Although the ratio of average athletic spending per student-athlete to average academic expenditures per full-time equivalent student at DI-NF and FCS institutions already raises cause for concern, the ratio is even higher for Football Bowl Subdivision (FBS) institutions. At FBS institutions, the average academic spending per full-time equivalent student is $13,628, while the average athletic spending per student-athlete is over six-and-a-half times as high at $91,936 (Desrochers, 2013). Specific power five conferences spent even more than six-and-a-half times on athletic spending per student-athlete than on academic spending per full-time equivalent student in 2010 (Desrochers, 2013). For example, The Southeastern Conference (SEC) had the highest ratio of athletic spending per student-athlete to academic spending per student, spending 12.2 times more on athletic expenditures per student-athlete than on academic spending per full-time equivalent student.
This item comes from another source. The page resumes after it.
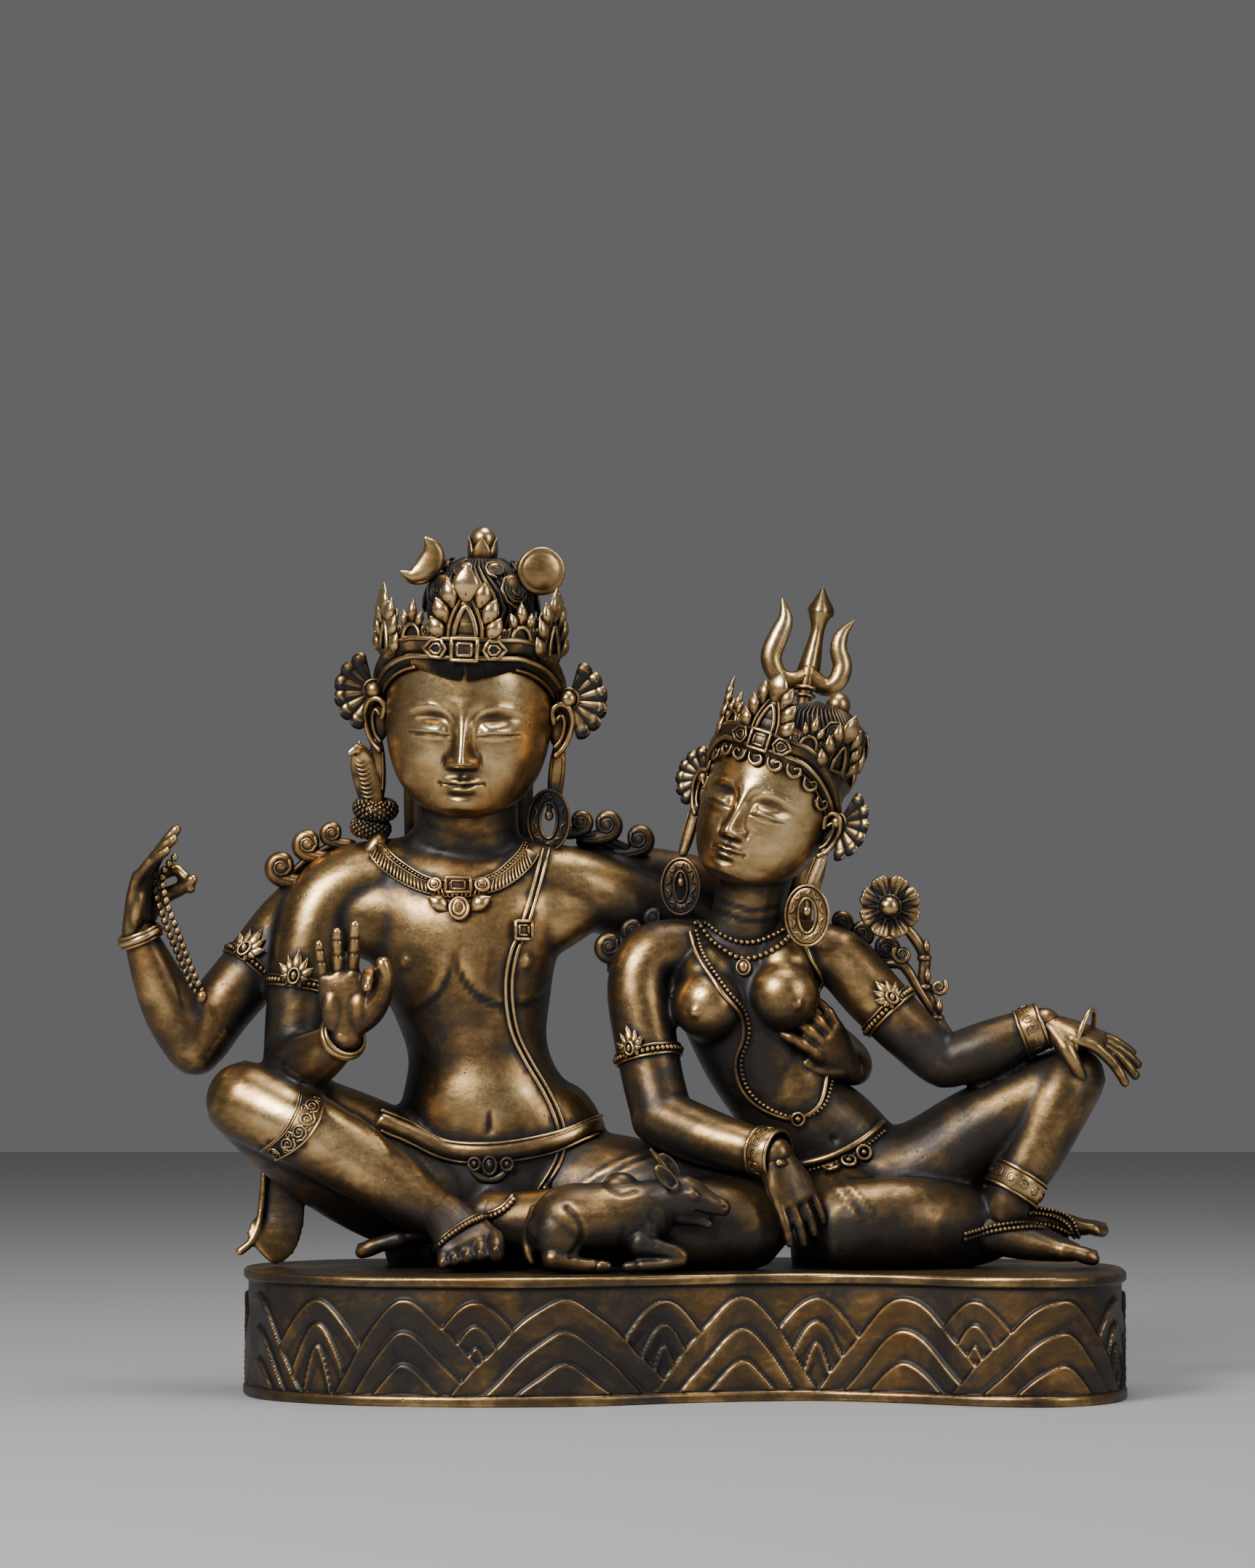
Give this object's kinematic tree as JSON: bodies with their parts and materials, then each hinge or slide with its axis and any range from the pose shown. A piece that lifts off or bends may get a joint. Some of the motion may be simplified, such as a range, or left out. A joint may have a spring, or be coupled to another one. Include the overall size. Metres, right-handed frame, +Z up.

Furthermore, academic spending per full-time equivalent student has not increased at the same level as athletic spending per student-athlete has increased in all three Division I subdivisions. Academic spending per full-time equivalent student from 2005 to 2010 increased 11 percent at DI-NF institutions, 22 percent at FCS institutions, and 23 percent at FBS institutions (Desrochers, 2013). In comparison, athletic spending per student-athlete from 2005 to 2010 increased 39 percent at DI-NF institutions, 48 percent at FCS institutions, and 51 percent at FBS institutions (Desrochers, 2013). With many higher education institutions participating in FBS or FCS athletic conferences also classified as R1, R2, or R3 doctoral institutions according to the Carnegie Classification system, it reflects what these institutions truly value. This data shows that many of these institutions believe it is necessary to spend more per student on college athletics than it is to spend per student on scholarly and research activities that align closer to many of these institutions' mission, vision, goals, and values.


Revenue Distribution


Difference between Revenue Distribution in Professional Sport and Collegiate Sport

Distributing revenue within college athletics is significantly different than in professional sports. In professional sports, revenue is spent in four key areas: (1) Paying and increasing player salaries via collective bargaining agreements between players and owners, (2) Revenue sharing among team owners, (3) Reinvestment in athletic facilities, (4) Paying and increasing coaching staff salaries (Blue, 2020). However, because college student-athletes have “amateur status” according to the NCAA, student-athletes do not earn salaries. Instead, many student-athletes often receive full-cost of attendance scholarships that cover academic expenses, athletic expenses, and room and board expenses (Blue, 2020). Additionally, there are no owners of college athletic programs, meaning that there is no form of revenue sharing among owners. As a result, college athletic programs primarily distribute its revenue through the reinvestment in athletic facilities and by increasing coaching staff salaries once student-athletes scholarships are covered (Blue, 2020). The limited manners in which college athletic programs distribute its revenue outside of providing scholarships for student-athletes has created an arms race in the areas of facility development and hiring premier coaching staffs within college athletics.


Head Coaches Salaries

Compensation for collegiate men’s basketball and football head coaches is a primary issue in the revenue spending arms race occurring in college athletics (Conger et al., 2018). Athletic programs within higher education institutions are trying to acquire and retain talented head coaches in these sports in a short-term attempt to elevate its programs or in a long-term effort to continue its status as one of the top programs in college athletics (Conger et al., 2018; Tsitsos & Nixon, 2012). In 2010, University of Alabama football head coach Nick Saban led all college football coaches in earned compensation, making $5.16 million with the opportunity to earn up to an additional $800,000 in performance-based compensation incentives (Tsitsos & Nixon, 2012). According to USA Today (2019), Clemson University football head coach Dabo Swinney was the highest-paid college football head coach in 2019, earning $9.32 million in total compensation. During the past ten years, there has been over an 80 percent increase in total compensation received among the highest-paid college football head coaches.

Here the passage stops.